Woohoo! Now we’re talking! Now we can use NFA’s other cool features like drag-to-zoom and breakdowns by IP address and port.
Yes, we’ve bloated up our Sguil sensor in the process. Yes, we’re doubling up on session information. But if you’ve just arrived at a customer site and have plugged your sensor into what is (for you) an unfamiliar network, what better amd quicker way to get an idea of the kind of traffic you’re monitoring?

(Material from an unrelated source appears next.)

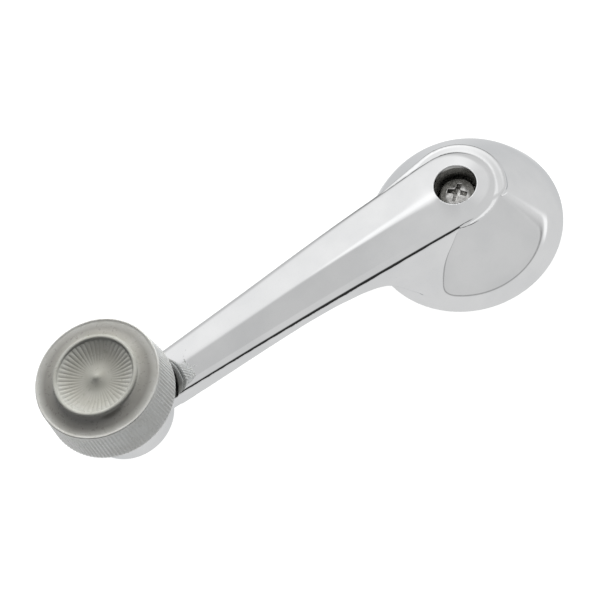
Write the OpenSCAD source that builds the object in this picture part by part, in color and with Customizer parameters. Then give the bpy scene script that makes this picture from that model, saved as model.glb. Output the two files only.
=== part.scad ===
// Car window crank handle: chromed arm with a round hub, and a free-turning grip knob.
// Millimetres. Z is the regulator shaft's axis and points away from the door, into the cabin.
// The origin is on that axis, in the plane of the hub's base. The arm runs along +X.

/* [Crank arm] */
// Distance from the shaft axis to the knob axis
crank_reach = 101.8; // [96:0.1:112]
// Half width of the arm's top face at the hub
arm_hub_half_w = 10.3; // [10:0.1:10.8]
// Half width of the arm's top face where it ends at the knob
arm_tip_half_w = 6.4; // [5.8:0.1:7]
// Thickness of the arm's top plate
arm_plate_t = 2.2; // [1.8:0.1:2.6]
// Thickness of the arm's side walls
arm_wall_t = 1.5; // [1.2:0.1:1.8]

/* [Hub] */
// Radius of the hub's base
hub_r = 26; // [25:0.1:28]
// Radius of the crease where the side band meets the dome
hub_crease_r = 23.5; // [22.8:0.1:24]
// Height of that crease above the base
hub_crease_z = 5.2; // [4.6:0.1:5.6]
// Radius of the shoulder that stands round the arm's end
hub_shoulder_r = 13.2; // [12.8:0.1:13.6]
// Height of the top face at the screw hole
hub_top_z = 21.5; // [21:0.1:22.5]
// Radius of the screw hole in the top face
screw_hole_r = 5.4; // [5:0.1:5.8]
// Wall thickness of the hollow hub
hub_wall_t = 2.2; // [1.8:0.1:2.6]

/* [Shaft socket] */
// Radius of the plain pilot at the socket's mouth
pilot_r = 5.2; // [5.1:0.1:5.6]
// Length of that pilot
pilot_len = 4; // [3:0.5:4]
// Radius at the crests of the serrations
serration_r = 4.6; // [4.3:0.1:4.8]
// Number of serrations
serration_count = 18; // [14:1:24]

/* [Retaining screw] */
// Radius of the pan head
head_r = 4.7; // [4:0.05:4.9]
// Height of the pan head
head_h = 2.8; // [2.4:0.1:3.2]
// Radius of the thread
thread_r = 2.5; // [2.3:0.1:2.6]
// Length of the screw under its head
screw_len = 10; // [8:0.5:11]

/* [Knob cup] */
// Outer radius of the cup at the arm's end
cup_r = 12.35; // [12:0.05:12.6]
// Height of the cup's rim above the hub's base plane
cup_rim_z = 2; // [1.5:0.1:2.5]
// Height of the cup from rim to top
cup_h = 8.4; // [8.2:0.1:8.8]
// Radius of the cup's bore
cup_bore_r = 9.9; // [9.6:0.1:10.2]

/* [Knob] */
// Radius of the knurled band at its back edge
knob_r = 17; // [16.6:0.1:17.4]
// Radius of the knurled band at the front shoulder
knob_shoulder_r = 16.1; // [15.8:0.1:16.4]
// Radius of the raised lip on the front
knob_lip_r = 10.45; // [10:0.05:10.8]
// Height of the lip's crest above the hub's base plane
knob_top_z = 30.2; // [29.5:0.1:31]
// Number of flutes around the knurled band
knurl_count = 108; // [96:4:120]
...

Comments welcome. I’m sure there’s a gigantic flaw in the plan somewhere!
11 July, 2009 at 20:59
It seems like sancp is redundant. Can sancp be replaced by netflow or will sguil break?
12 July, 2009 at 20:25
Hi Joe,
SANCP is far from redundant, and I didn’t mean to suggest that it was. Aside from being a source of information in its own right, it is the “glue” that links up the alerts from Snort with the full content capture.
I think that Netflow is a complementary technology to SANCP in this instance, and a nice easy way to visualise the traffic your Sguil box is capturing. I’ve had good results with softflowd and NFA. If there are (rightful!) concerns about bloating up a sensor with NFA, there’s nothing to stop you from putting only softflowd on the sensor – NFA can live on another box.
alec
21 July, 2009 at 14:28
Great article and tips! I did have one comment about NFA and segmenting in and out traffic by the HOME_NET. What about internal to internal traffic? This will all show up as “IN” traffic won’t it?
21 July, 2009 at 15:17
Hi,
Thanks for the comment
Whether your sensor will see internal to internal traffic will depend on where you’ve put it. In the example above, my sensor was at the border of the internal and external networks, so no internal to internal traffic would be observed at all.
If your sensor does see internal to internal traffic, then I’m not quite sure how NFA will interpret it since the observed traffic is both entering and leaving the IP group at the same time. You may see the traffic “doubled up” on the IN and OUT graphs, or NFA may omit it altogether.
If you try it out, please post back with your results!